Hingga akhirnya pada 2006 lalu, dia mendapat gelar doktor hukum tata negara dari kampus almamaternya, Universitas 17 Agustus 1945 Surabaya. Bahkan, sebutan profesor tinggal menunggu hitungan hari untuk melengkapi gelar penerima Presidential Award for Recruitment JCI, Amerika Serikat.
Dosen tetap Untag Surabaya ini, tidak hanya piawai dalam mengajar. Dalam urusan penulisan buku, Ketua Umum Lembaga X-ist (Eksponen Inginkan Semua Tertib) ini, termasuk ilmuwan yang rajin menelurkan karya-karya ilmiahnya. Hingga akhir 2007 lalu, sudah 19 buku ilmiah maupun budaya yang dihasilkan dari pemikiran Direktur “Soetanto Soepiadhy Private Library”.
Yang mengesankan, karyanya berjudul Meredesain Konstitusi, Pembangkangan Seorang Anak Bangsa untuk Demokrasi, kini menjadi kajian anggota MPR di Jakarta. Beberapa kali, pria yang juga seorang budayawan ini diundang badan pekerja MPR dan DPD hingga presiden untuk menyampaikan gagasan terhadap perubahan konstitusi.
Dalam buku setebal 320 halaman ini membahas kajian perubahan konstitusi, UUD 1945, seperti yang diamanatkan dalam tuntutan reformasi. Ada satu poin mendasar dalam pemikiran Soetanto Soepiadhy terkait perubahan konstitusi, supremasi hukum negeri ini, yakni melakukan renewal atau perubahan secara komprehensif/menyeluruh. Dia menilai, konsep ini harus dijalankan, karena perubahan melalui amandemen yang dilakukan MPR, dianggap tidak sesuai dengan prospek perkembangan demokrasi.
Dalam gagasannya, Soetanto Soepiadhy menawarkan perubahan konsep konstitusi dengan sistem renewal. Konsep ini tidak serta merta muncul. Sebab, gagasan ini justru pernah mengemuka ketika Presiden Susilo Bambang Yudhoyono (SBY) menyampaikan jawaban dalam sidang paripurna Dewan Perwakilan Daerah (DPD), Agustus 2007 lalu.

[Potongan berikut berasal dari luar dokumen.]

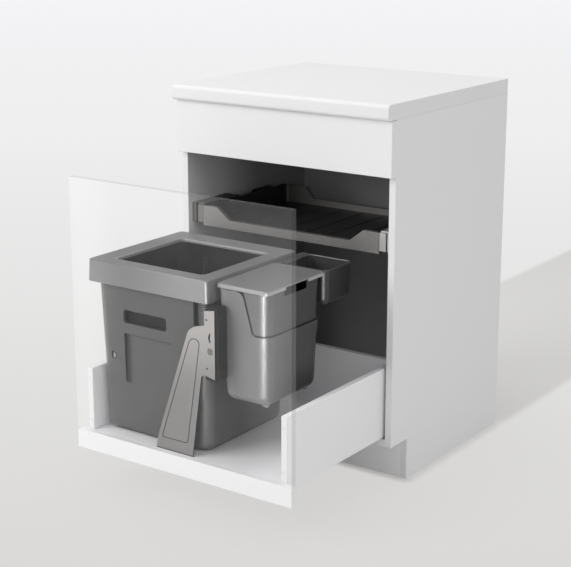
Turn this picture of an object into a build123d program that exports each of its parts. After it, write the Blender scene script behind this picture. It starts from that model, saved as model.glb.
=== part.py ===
from build123d import *
from math import radians, tan
import os

# Pull-out trash cabinet: a base cabinet with a drawer for waste bins and a shallow tray above it.
# Millimetres, +X to the right, +Y towards the back, +Z up. Y = 0 is the front edge of the side
# panels while the pieces are drawn; the whole cabinet is then set with its middle on the origin.
# The drawer is drawn pulled out, as it stands when the bins are in reach.

# ---- Cabinet ----
cabinet_width = 600.0
cabinet_height = 892.0
carcass_depth = 523.0
board = 16.0
worktop_thickness = 36.0
worktop_overhang = 35.5
worktop_edge_radius = 9.0
plinth_height = 100.0
plinth_setback = 72.0
fascia_height = 125.0
fascia_thickness = 19.0
fascia_gap = 1.0
back_thickness = 8.0
back_inset = 18.0
groove_depth = 6.0
groove_play = 0.2
stretcher_width = 96.0
fascia_rail_height = 100.0
dowel_radius = 4.0
dowel_length = 30.0
dowel_in_face = 11.0
dowel_play = 0.1
edge_round = 1.0
wall_screw_radius = 3.0
wall_screw_spacing = 480.0
wall_screw_drop = 48.0

# ---- Drawer ----
pulled_out = 376.0
closing_gap = 2.0
drawer_length = 450.0
drawer_board = 14.0
drawer_side_gap = 7.0
drawer_side_height = 166.5
drawer_side_lift = 4.5
floor_thickness = 10.0
floor_groove = 7.0
front_thickness = 16.0
front_drop = 5.0
front_gap = 2.0

# ---- Concealed drawer runner ----
runner_height = 13.5
runner_width = 38.0
runner_inset = 22.0
runner_setback = 10.0
runner_middle_length = 400.0
runner_sheet = 1.5
runner_wing_height = 30.0
runner_lip = 6.0
track_gap = 2.8
slide_play = 0.3
rollers_per_strip = 3
roller_pitch = 60.0
cage_sheet = 0.6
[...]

“Untuk melaksanakan sistem renewal perlu dibentuk Komisi Konstitusi, sebab perubahan UUD 1945 perlu orang-orang yang mempunyai kemampuan dan kompetensi. Orang-orang ini bisa diambil dari pakar perguruan tinggi, LSM, tokoh masyarakat, dan civil society,” saran dia.
Dia membandingkan perubahan konstitusi yang sudah dilaksanakan oleh Thailand, Filipina, dan Afrika Selatan. Perlu ada 30 hingga 100 orang pakar untuk membahas perubahan melalui Komisi Konstitusi.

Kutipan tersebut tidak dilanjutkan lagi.